Treating Babies from Gaza in Israel
Treating Babies from Gaza: Learn about Sheba’s commitment to providing healthcare for all, in times of conflict and peace alike, through baby Abdullah’s story

Lama said that she doesn’t remember what she put into the small bag she was carrying when she stepped into the ambulance. She doesn’t remember the last words her husband, who was riding with her, said to her before they separated at the Erez crossing. From the moment she left Shifa Hospital until she arrived at Sheba Medical Center some five hours later, Lima’s eyes never left the incubator that was holding her 2.5-month-old son Abdullah.

It was Monday, May 10, 2021, the day in which the conflict between Israel and Hamas in Gaza escalated. The ambulance that brought her and her son to Israel was the last allowed through the Erez crossing before it was closed for 13 days. Soon after, Abdullah was admitted to Sheba Medical Center.

Abdullah was born two months prematurely with a complicated heart defect. Lama and her husband realized they would need to fight for his life. “I was afraid. Abdullah’s condition wasn’t good and he lost weight,” Lama said. “I prayed to God for help and after a doctor at Shifa Hospital recommended that we send him to Israel for treatment, we reached out for assistance.”

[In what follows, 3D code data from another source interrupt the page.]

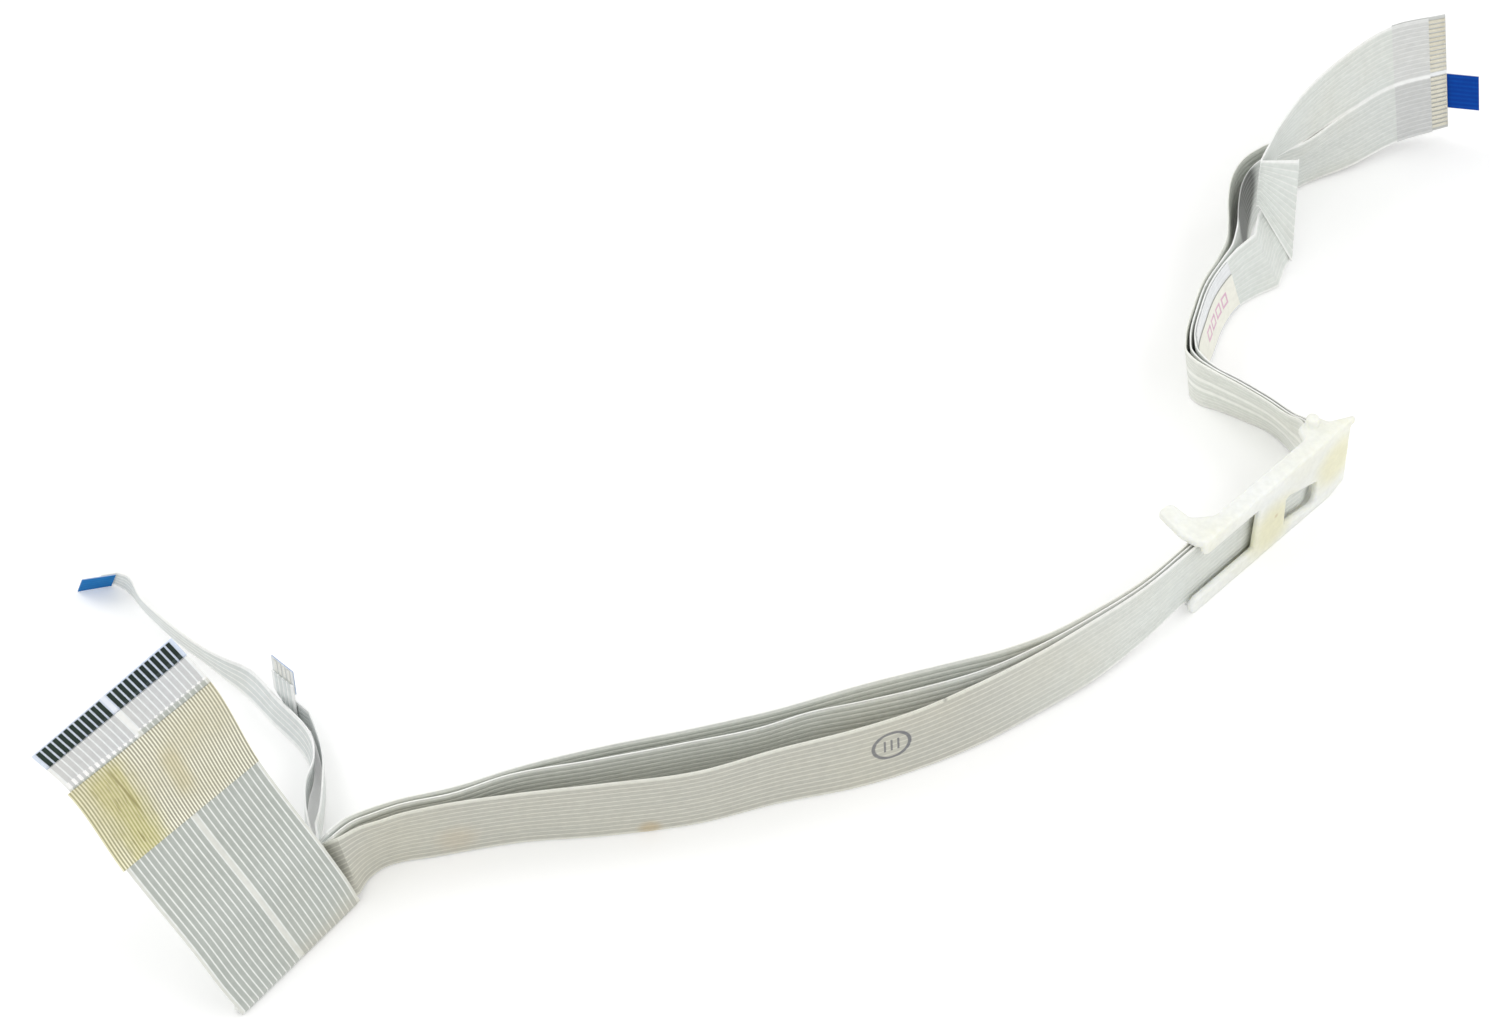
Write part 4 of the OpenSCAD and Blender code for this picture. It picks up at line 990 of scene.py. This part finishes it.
def makeClip():
    upright = Matrix(((1, 0, 0, 0), (0, 0, 1, 0), (0, 1, 0, 0), (0, 0, 0, 1)))  # drawn x and y become x and z
    shape = bmesh.new()
    for outlines, thickness, start, flat in clipPlates:
        middle = start + thickness / 2
        placed = Matrix.Translation((0, 0, middle)) if flat else Matrix.Translation((0, middle, 0)) @ upright
        shape.from_mesh(mouldedPlate(outlines, thickness, placed))
    foot, top = clipLook["pegRadii"]
    pegPlace = Matrix.Translation((*clipLook["peg"], clipLook["height"] + clipLook["pegMiddle"]))
    bmesh.ops.create_cone(shape, cap_ends=True, segments=32, radius1=foot, radius2=top, depth=clipLook["pegLength"],
                          matrix=pegPlace)
    bmesh.ops.remove_doubles(shape, verts=shape.verts, dist=0.001)
    bmesh.ops.recalc_face_normals(shape, faces=shape.faces)
    mesh = bpy.data.meshes.new("clipMoulding")
    shape.to_mesh(mesh)
    shape.free()
    mesh.transform(Matrix.Translation(clipLook["place"]) @ Matrix.Rotation(math.radians(clipLook["turn"]), 4, "Z"))
    mesh.transform(Matrix.Diagonal((mm, mm, mm, 1)))
    mesh.materials.append(nylonMaterial())
    clip = addPiece(bpy.data.objects.new("clipMoulding", mesh), "nylon", "clip")
    joined = clip.modifiers.new("oneMoulding", "REMESH")  # the plates become one body, with no seams inside
    joined.mode, joined.voxel_size, joined.use_smooth_shade = "VOXEL", clipLook["grain"] * mm, True
    soften = clip.modifiers.new("softEdges", "SMOOTH")
    soften.factor, soften.iterations = 0.5, clipLook["soften"]


makeClip()

# White glossy table, white surroundings, and soft lamps from above and from low at the front
studio = {"table": 1.6, "white": (0.93, 0.93, 0.925), "glow": 0.14, "world": 0.62,
          "lamps": [((-0.75, 0.45, 0.95), 0.7, 3.4), ((0.85, 0.35, 0.9), 0.7, 2.6), ((-0.1, -0.9, 0.7), 0.8, 1.4),
                    ((0.36, -0.2, 0.36), 0.35, 0.45), ((-0.3, -0.3, 0.36), 0.35, 0.4)]}


def makeStudio():
    size = studio["table"]
    mesh = bpy.data.meshes.new("table")
    mesh.from_pydata([(-size, -size, 0), (size, -size, 0), (size, size, 0), (-size, size, 0)], [], [(0, 1, 2, 3)])
    material, tree, surface = newMaterial("tableTop", Roughness=0.55)
    surface.inputs["Base Color"].default_value = (*studio["white"], 1)
    seen = put(tree, "ShaderNodeLightPath")
    rays = calc(tree, "MAXIMUM", seen.outputs["Is Camera Ray"], calc(
        tree, "MAXIMUM", seen.outputs["Is Glossy Ray"], seen.outputs["Is Transmission Ray"]))
    surface.inputs["Emission Color"].default_value = (1, 1, 1, 1)
    tree.links.new(calc(tree, "MULTIPLY", rays, studio["glow"]), surface.inputs["Emission Strength"])
    mesh.materials.append(material)
    table = bpy.data.objects.new("table", mesh)
    bpy.context.scene.collection.objects.link(table)
    world = bpy.data.worlds.new("studio")
    bpy.context.scene.world = world
    world.use_nodes = True
    tree = world.node_tree
    path = put(tree, "ShaderNodeLightPath")
    power = calc(tree, "ADD", studio["world"], calc(tree, "MULTIPLY", path.outputs["Is Camera Ray"], 1 - studio["world"]))
    tree.nodes["Background"].inputs[0].default_value = (1, 1, 1, 1)
    tree.links.new(power, tree.nodes["Background"].inputs[1])
    for place, wide, energy in studio["lamps"]:
        lamp = bpy.data.lights.new("softLamp", "AREA")
        lamp.size, lamp.energy = wide, energy
        holder = bpy.data.objects.new("softLamp", lamp)
        holder.location = place
        holder.rotation_euler = (Vector((0, 0, 0)) - Vector(place)).to_track_quat("-Z", "Y").to_euler()
        bpy.context.scene.collection.objects.link(holder)


makeStudio()
bpy.context.view_layer.update()
print("scene ready")
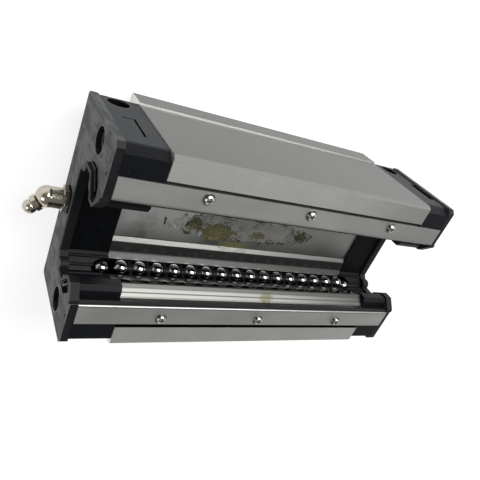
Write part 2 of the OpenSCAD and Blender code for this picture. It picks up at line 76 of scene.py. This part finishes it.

According to Dr. Evyatar Hubara, senior physician in the Pediatric Intensive Care Unit at Sheba:
“The doctors in Gaza performed the wrong operation on Abdullah when he was two months old. A week after the operation, his condition began to deteriorate, and a week later he reached us. In the first few hours, we needed to stabilize him and keep his blood pressure steady with medication. When he was stable, we started to look into the problem. From the beginning, we explained each step to his mother, and she trusted us with her son. Eventually, we found that Abdullah was suffering from aortic valve stenosis.”

Every year, Sheba treats around 500 children from the Gaza Strip and another 2,700 children from the West Bank.

“It matters little if a child comes to us from Gaza, Nablus, or Tiberias,” said Dr. Itai Pessach, Director of the Edmond and Lily Safra Children’s Hospital.

“I’m happy to say that the external tensions did not affect our work, and there was no friction between the staff and the patients. The good of the patient always comes before everything else, and we all share a common goal – to make the patient better. A patient needs to feel secure, and that’s what we do. Sheba is a home for all patients.”